━━━ Data block ━━━

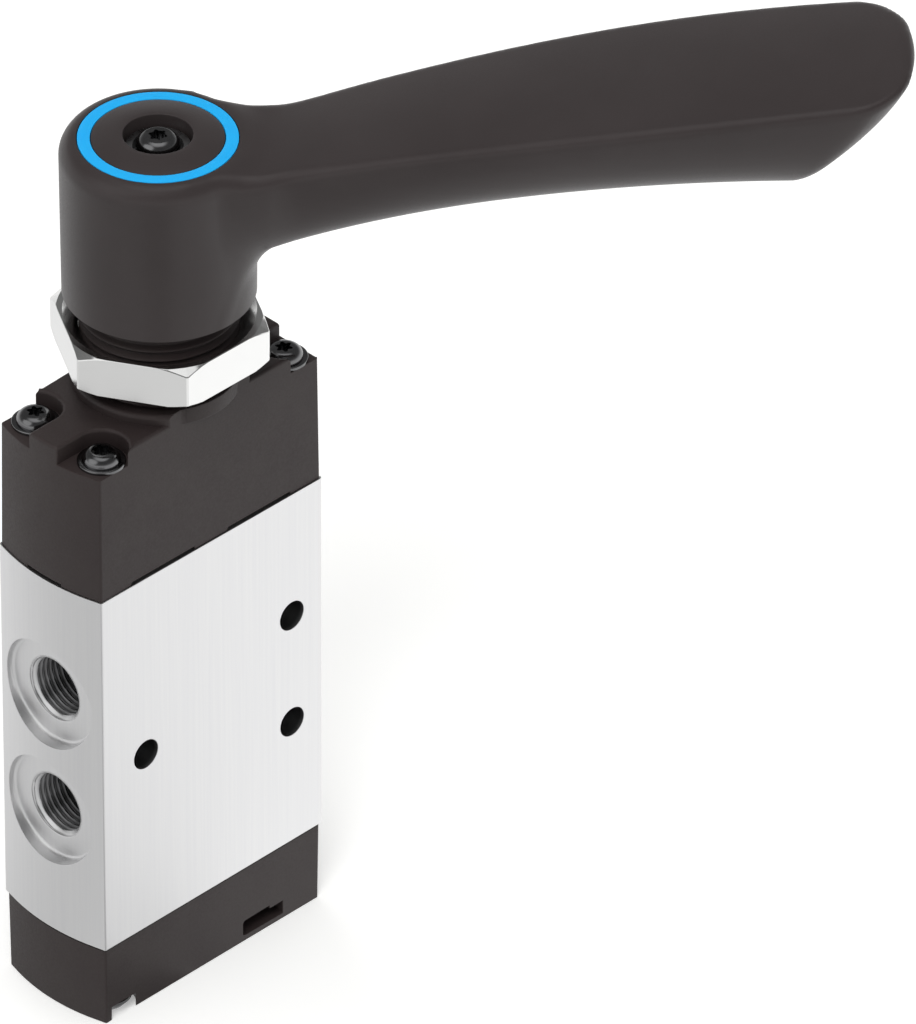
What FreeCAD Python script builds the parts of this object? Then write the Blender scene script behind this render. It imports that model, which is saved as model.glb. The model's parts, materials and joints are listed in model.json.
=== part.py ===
import FreeCAD, Part
import math
import os
from FreeCAD import Vector

os.makedirs("parts", exist_ok=True)

# A 5/2 way air valve worked by a swinging hand lever, millimetres.
# Origin: middle of the end cap's underside. +Z runs up the spool and the lever shaft.
# X runs across the port sides: two ports on the curved -X side, three on the flat +X side.
# Y runs through the thickness. The mounting holes go through along Y.

# valve body
body_width = 42.0          # over the corners, along X
body_thickness = 20.0      # along Y
body_height = 59.0
side_bulge = 1.54          # how far the curved port side stands out past its corners
edge_radius = 0.4          # upright corners
spool_bore_r = 6.5
spring_bore_r = 5.0        # narrow lower end of the bore
bore_floor_h = 5.0         # height of that narrow end

# ports, 1/8 inch parallel pipe thread
port_r = 4.864             # major radius of the thread
port_mouth_chamfer = 0.12
port_depth = 8.5
gallery_r = 2.2
left_port_pitch = 19.7
right_port_pitch = 17.0
spotface_r = 8.3
spotface_depth = 0.5       # below the narrow side's corners

# mounting holes
mount_hole_r = 2.25
pair_hole_edge = 5.87      # from the flat +X side
pair_hole_pitch = 18.14
single_hole_edge = 8.12    # from the -X side's corners

# end cap
end_cap_height = 12.8
end_gasket_thickness = 0.2
end_cap_inset = 0.3        # how far the moulded caps stand back from the aluminium
top_cap_inset = 0.2
draft_angle = 0.5
gasket_margin = 0.9        # a gasket's edge inside the outline
end_chamber_r = 4.8
end_chamber_floor = 2.2
core_wall = 1.9            # walls round the hollows in the end cap's underside
core_depth = 9.8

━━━

__Set exercise__. Write out the whole listing exactly.

__Solution__.
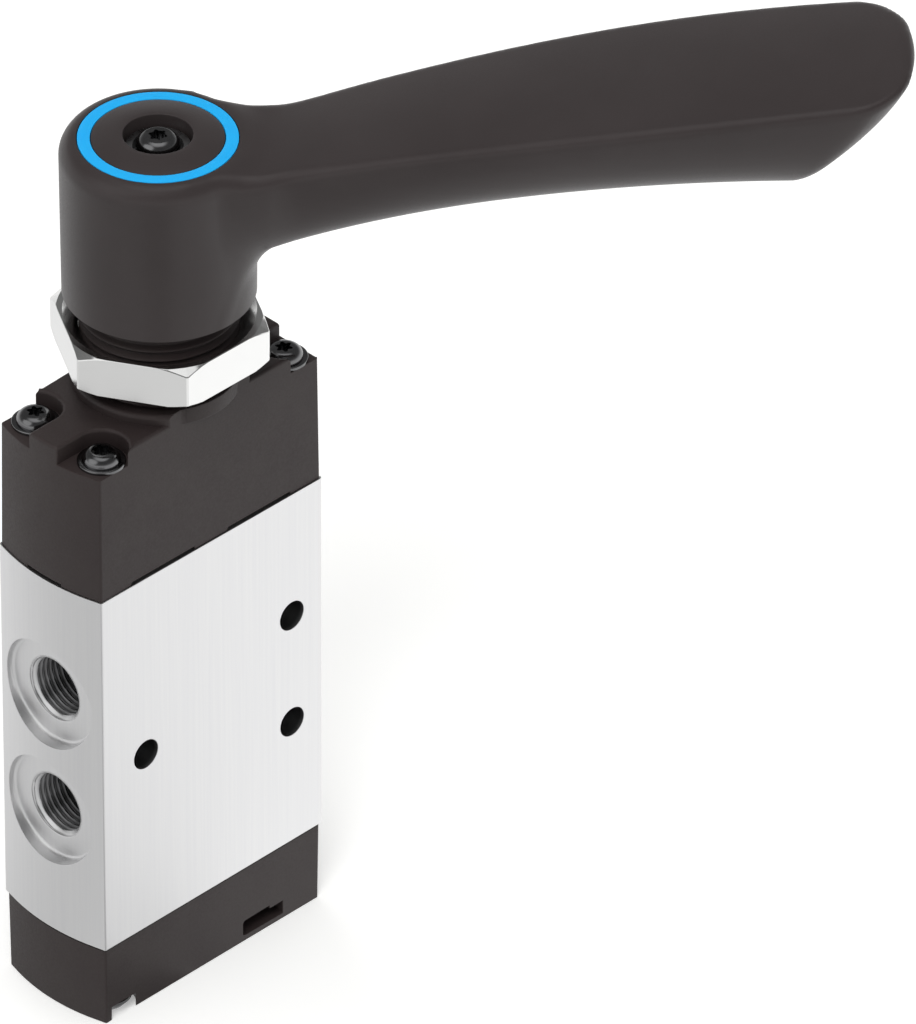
What FreeCAD Python script builds the parts of this object? Then write the Blender scene script behind this render. It imports that model, which is saved as model.glb. The model's parts, materials and joints are listed in model.json.
=== part.py ===
import FreeCAD, Part
import math
import os
from FreeCAD import Vector

os.makedirs("parts", exist_ok=True)

# A 5/2 way air valve worked by a swinging hand lever, millimetres.
# Origin: middle of the end cap's underside. +Z runs up the spool and the lever shaft.
# X runs across the port sides: two ports on the curved -X side, three on the flat +X side.
# Y runs through the thickness. The mounting holes go through along Y.

# valve body
body_width = 42.0          # over the corners, along X
body_thickness = 20.0      # along Y
body_height = 59.0
side_bulge = 1.54          # how far the curved port side stands out past its corners
edge_radius = 0.4          # upright corners
spool_bore_r = 6.5
spring_bore_r = 5.0        # narrow lower end of the bore
bore_floor_h = 5.0         # height of that narrow end

# ports, 1/8 inch parallel pipe thread
port_r = 4.864             # major radius of the thread
port_mouth_chamfer = 0.12
port_depth = 8.5
gallery_r = 2.2
left_port_pitch = 19.7
right_port_pitch = 17.0
spotface_r = 8.3
spotface_depth = 0.5       # below the narrow side's corners

# mounting holes
mount_hole_r = 2.25
pair_hole_edge = 5.87      # from the flat +X side
pair_hole_pitch = 18.14
single_hole_edge = 8.12    # from the -X side's corners

# end cap
end_cap_height = 12.8
end_gasket_thickness = 0.2
end_cap_inset = 0.3        # how far the moulded caps stand back from the aluminium
top_cap_inset = 0.2
draft_angle = 0.5
gasket_margin = 0.9        # a gasket's edge inside the outline
end_chamber_r = 4.8
end_chamber_floor = 2.2
core_wall = 1.9            # walls round the hollows in the end cap's underside
core_depth = 9.8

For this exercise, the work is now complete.